In a radio interview with Wanda Sabir on wandaspicks.com this morning we touched on my poem “To See or Not to See (Zimbabwe Was Once Rhodesia),” in which I purport to have spotted Robert Mugabe in Chicago. I spoke of my failed attempt to write a companion Mugabe poem based on the time I actually did meet the future Prime Minister and eventual President of Zimbabwe while working as a foreign correspondent in Addis Ababa, Ethiopia.
During my five years in Addis Ababa I was very close to cadre from Mugabe’s Zimbabwe African National Union who were there for military training. The reference I make in my poem “Plotting At The Ras Hotel” to a Zimbabwean guerilla who is no longer able to eat foufou (which would be like an American not being able to eat a hotdog bun) actually comes out of many conversations I had with these liberation fighters over lunch at their Villa. We were all around the same age so we would “hang out.” They set up an interview between Mugabe and myself at the local Hilton Hotel.
At the time of the interview in 1979 Zimbabwe was still Rhodesia, but Mugabe already expected to be treated as a head of state (it’s a national liberation leader thing) and asked to see my questions in advance.
Earlier that morning I’d heard a report on the BBC, in which Mugabe’s “rival” inside of the national liberation struggle, Joshua Nkomo, president of the Zimbabwe African People’s Union, had made news by openly speaking of the two liberation’s group’s internecine struggle. When Mugabe read that question, and others associated with their rivalry, he sent his cadre back in the room where I was waiting with the message “Comrade Michael, Comrade Mugabe would prefer to concentrate on the anti-imperialist struggle.”
I had to switch gears on the spot. I am pretty sure that was the first time I had interviewed a future Prime Minister. At least half of my questions fell firmly in the “non anti-imperialist struggle” category, so after a short interview, padded with a few “new” questions I already knew the answers to, I handed Mugabe my original list of questions and said “Comrade Mugabe would you be so kind to look at these questions again and see if you might find a few to answer.”
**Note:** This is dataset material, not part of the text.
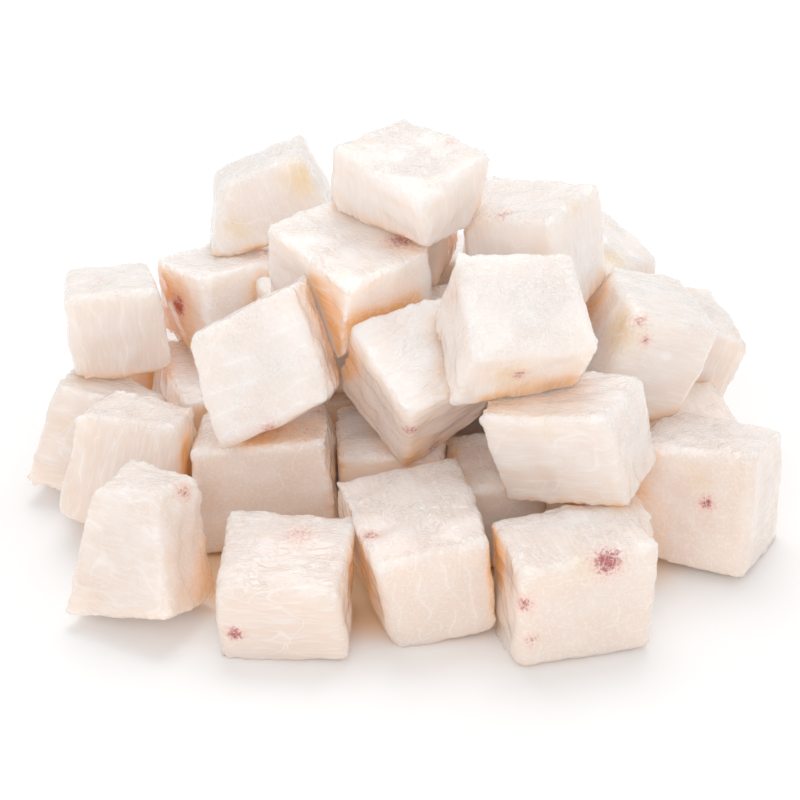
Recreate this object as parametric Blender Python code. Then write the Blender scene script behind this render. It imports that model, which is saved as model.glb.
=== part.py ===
"""A heap of raw sole cubes: soft white fish diced by hand and tipped out in a pile.

Run with blender --background --python part.py, or from Blender's text editor.
Every cube is a closed solid of its own. The heap stands on the floor at Z = 0 and its shown side faces -Y.
"""

import itertools
import math
import random

import bmesh
import bpy
import numpy as np
from mathutils import Euler, Vector

MM = 0.001

# The knife leaves blocks of about 25 mm. Their edges are soft and no two corners are alike.
EDGE_RADIUS = 1.6
CORNER_WANDER = 2.2
FACE_BULGE = 0.5
FACE_WANDER = 0.5

# The grid lines over a face, from one edge (-1) to the other (1). The outer strips make the rounded edges.
EDGE_STRIP = 0.2
GRID_LINES = (-1, EDGE_STRIP - 1, 0, 1 - EDGE_STRIP, 1)

# The fillet thins out towards its rim, and a block cut there is narrower above: the width and the depth of
# its top as shares of those of its base.
WEDGES = {
    "floor_cube_01": (0.6, 0.6),
    "floor_cube_06": (0.85, 0.85),
    "floor_cube_07": (0.7, 0.8),
    "third_cube_04": (0.65, 0.8),
}

# Cubes that lean on each other, or on the floor, flatten where they touch. A hair of air stays between them.
PRESS = 2.8
FLOOR_PRESS = 1.0
GAP = 0.3

# How the heap comes to rest: overlapping cubes move apart, and a cube with nothing under it sinks.
SETTLE_ROUNDS = 150
SINK_STEP = 0.3
PUSH_SHARE = 0.4
CARRIES_FROM = 0.3
SAME_FACE = 0.1

# Each row is one cube: its centre, then lean forward, lean right and turn, then width, depth and height.
# Lengths are in mm and angles in degrees. X runs right, Y away from the shown side and Z up.
FLOOR_CUBES = (
    # The front row, from left to right.
    ((-53, -45, 15), (-12, 0, -28), (25, 24, 27)),
    ((-24, -54, 10), (10, 0, -4), (27, 24, 19)),
    ((4, -43, 12), (5, -9, 14), (26, 35, 23)),
    ((35, -55, 13), (0, 0, 17), (28, 22, 27)),
    ((65, -18, 13), (-4, 3, -24), (29, 24, 26)),
    # Behind them, again from left to right.
    ((-67, 6, 12), (-4, 8, -20), (27, 18, 25)),
    ((-59, -14, 13), (-4, 10, -16), (30, 19, 28)),
    ((-30, -12, 14), (0, -6, -4), (29, 24, 27)),
    ((-1, -6, 12), (0, -3, -5), (25, 25, 24)),
    ((23, -20, 11), (0, 0, 8), (22, 23, 22)),
    ((41, -31, 10), (0, 0, 22), (17, 18, 20)),
    ((40, 4, 12), (0, 0, 8), (24, 24, 24)),
    ((62, 9, 10), (0, 0, 20), (22, 22, 20)),
    # The back rows. Only the first cube and the last show, in gaps.
    ((-43, 18, 12), (4, 4, 24), (20, 24, 24)),
    ((-18, 18, 11), (0, 0, -10), (24, 24, 22)),
    ((9, 22, 11), (0, 0, 20), (24, 24, 22)),
    ((34, 30, 11), (0, 0, -6), (22, 24, 22)),
    ((-60, 40, 10), (0, 0, 35), (24, 24, 20)),
    ((-30, 46, 11), (0, 0, 5), (25, 25, 22)),
    ((-2, 50, 11), (0, 0, -18), (24, 24, 22)),
    ((24, 54, 11), (0, 0, 14), (23, 24, 22)),
    ((50, 59, 11), (0, 0, -14), (22, 22, 22)),
    ((60, 34, 20), (0, 26, 18), (22, 24, 29)),
)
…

Mugabe calmly took the sheet of paper, looked at the questions, and actually found a few he is willing to address. Before I was escorted out of the room, for the first time in the interview he smiled, and says “So you got your questions answered anyway.” In a hurry to get out of the room I replied by saying “ Well, seven out of ten is not too bad.”
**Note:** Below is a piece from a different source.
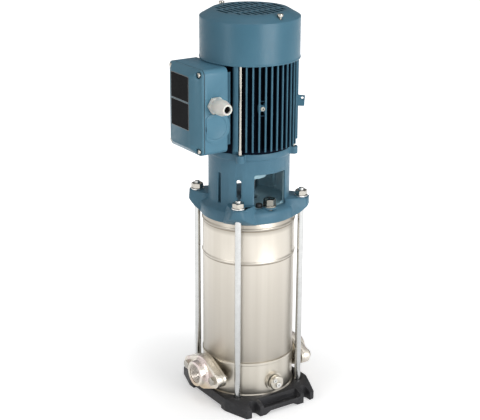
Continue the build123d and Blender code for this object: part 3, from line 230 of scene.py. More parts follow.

I tried to tell that story in a poem, but could not find the poetry. Following is the poem in “The Armageddon of Funk” that Wanda and I discussed:
To See or Not to See (Zimbabwe Was Once Rhodesia)
I saw Robert Mugabe, President of Zimbabwe, driving a
“Flash” taxi by “Vee Vee’s African Restaurant” in Uptown,
Chicago, where a meal at each backyard reunion must include
something barbequed from every kitchen of the world.
In this United Nations of neighborhoods a guerilla turned
head-of-state, once overthrown, just might weave undetected
through imperialism’s circular traffic, wooden beads across
his back, a see-through bulletproof borderline dividing his
imposed seat of exile from his passenger.
He might conceal a Saturday Night Special, more dangerous
these days than the Kalashnikov rifles a freedom fighter once
smuggled to Africa from the fabled Soviet Union long before
this cascading catastrophe after Zimbabweans fought, died,
liberated, signed, cried, waited, waited, waited, and took
promised, undelivered, soil, taking their “40 acres and a mule”
from white estates for power, reparations and enough to eat.
Mugabe – the dictator – is nowhere near Chicago. He lives
among offspring of Cecil Rhodes and Ian Smith, never named
dictators, or even thieves, their control camouflaged in flawed
accords and inheritance. Tainted history holds the most fertile
and desired farmland for ransom from the Africans it belonged
to before the massacres of “discovery,” when the dazzling glory
of diamonds, chrome, and gold, blinded world morality,
enabling the massacres we never see.